In forming cohousing groups, it is incredibly empowering to be working together 
to create a community of choice. There is intense inclusion. Successful groups 
are fully focused on the task and members submerge personal dislikes for the 
sake of the larger goal. The desire to bond is strong. The compulsion to remold 
people in our own image of what they should be is suspended. The same thing 
happened in the Women's Movement, perhaps to an even greater extent because 
many of the women had less organization experience. Structurelessness itself 
was credited with their success. It became an ideal.

In this stage, cohousing groups often avoid decisions about governance. Partly 
this is because the early group doesn't want to impose decisions on people who 
have not yet joined or to decide how they will live when they aren't living 
that way yet. If they have made decisions "for the bank" they ignore them. In 
groups working well together, a primary reason for perpetuating 
structurelessness is that they see no need to confront those decisions. We are 
different, they think. We will just work things out. After move-in, simple 
exhaustion provides a honeymoon. Whoever makes decisions makes them.

Eventually, the failure to designate leaders becomes confusion about who is 
supposed to take action.
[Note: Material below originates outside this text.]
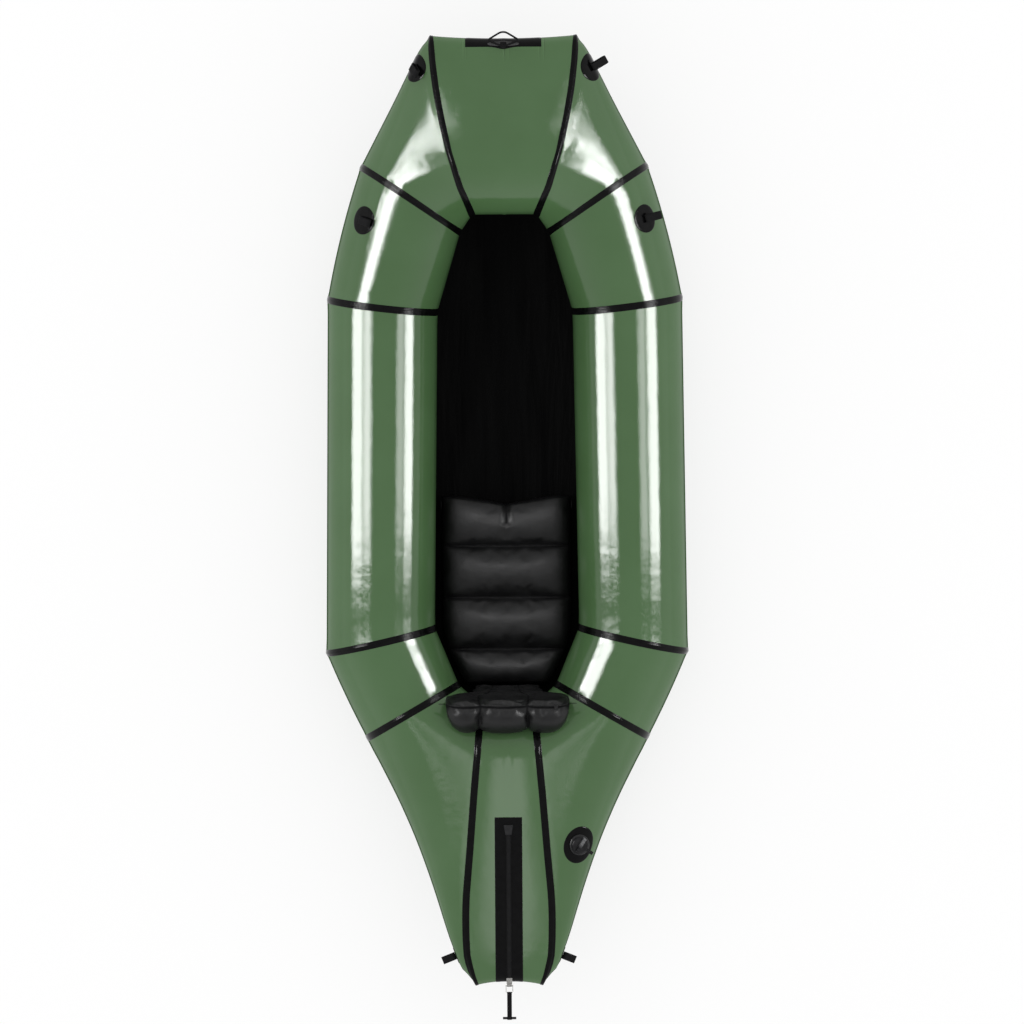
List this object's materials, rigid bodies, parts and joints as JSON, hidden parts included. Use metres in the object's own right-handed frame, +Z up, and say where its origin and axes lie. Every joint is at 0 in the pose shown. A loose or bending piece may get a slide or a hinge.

The lack of specific written agreements defies 
enforcement of expectations. (Workshare is one of the areas in which this is 
most evident.)

The group had already accomplished an incredible feat together. It had it all 
going for it. Why couldn't it go on the way it always had? Why couldn't people 
just get along?

When Informal Structures Work

Freeman would say cohousing groups can't go on that way because the task has 
changed. The characteristics of a group that can work together with informal 
structures are: 

1. Task oriented. Its function is very narrow and very specific.

2. Relatively small and homogeneous. While diversity is a value, during the 
early periods it is largely suppressed in order to focus on getting built.

3. A high degree of communication. People practically live together for the 
most crucial phases of the task.

4. A low degree of skill specialization. Not everyone can do everything, but 
everything can be done by more than one person.

The task of forming and building a cohousing community meets all these criteria 
for functioning with an informal structure. and a group may stay in this mode 
for a few years after move-in, though an early crisis can move the group 
forward much sooner. After move-in, diversity becomes real, people are not 
meeting every week, the task of "building community" is too undefined, and 
specialization is required to run a big facility. In the absence of a formal 
structure that can cope with the new tasks and decisions, a covert structure 

Just as there are no leaderless groups, there are no unstructured groups. A 
group is inherently structured, informally or 

Covert Structures and Friendship Groups

Covert structures have no name. They are casual and personal. Like the "old 
boy" network. their existence is easily denied. Freeman defines this as a 
structure of friendship groups "elites."

Elites in cohousing are groups of friends who agree on the "right" 
characteristics of the playground or the "best" plan for meals or the "proper" 
allocation of funds. Friendship groups are natural and inevitable in any group. 
The problem is when friendship groups begin making decisions, consciously or 
unconsciously, for the larger group without their knowledge or permission:

"These friendship groups function as networks of communication outside any 
regular channels for such communication that may have been set up by a group. 
If no channels are set up, they function as the only networks of communication. 
Because people are friends, because they usually share the same values and 
orientations, because they talk to each other socially and consult with each 
other when common decisions have to be made, these networks have power.

At any small group meeting anyone with a sharp eye and an acute ear can tell 
who is influencing whom. The members of a friendship group will relate more to 
each other than to other people. They listen more attentively, and interrupt 
less; they repeat each other’s points and give in amiably; they tend to ignore 
or grapple with the 'outs' whose approval is not necessary for making a 
decision. But it is necessary for the 'outs' to stay on good terms with the 
'ins.' … Once one knows with whom it is important to check before a decision is 
made, and whose approval is the stamp of acceptance, one knows who is running 

The covert structure is like a sorority. People listen to people because they 
like them and not because they say anything meaningful. The covert leader's 
power was not given to them so it cannot be taken away. In cohousing groups, 
one sign of governance by friendship groups is beginning to choose people for 
tasks because they "work together well." By implication another person will be 
excluded because they don't fit in.

One reason outside facilitators are required to resolve issues is that an elite 
has taken charge and only an outsider can confront it. And the elites will 
often try to block hiring a facilitator as unnecessary and too expensive.

All of us have experienced unstructured groups that worked very well. But if 
you think back on them, they met the criterion Freeman identified -- a club 
with a specific focus, a common cultural background like a religious group that 
had already filtered out real diversity, easy communications to the degree 
required because everyone saw each other often, and they required few skills or 
ones that were possessed equally.

Compare this to a cohousing group. Unless the group is small or over time has 
become less diverse through natural selection or was formed by culturally 
related households to begin with, the ideals of inclusion and cooperation in 
cohousing can't be met with informal structures.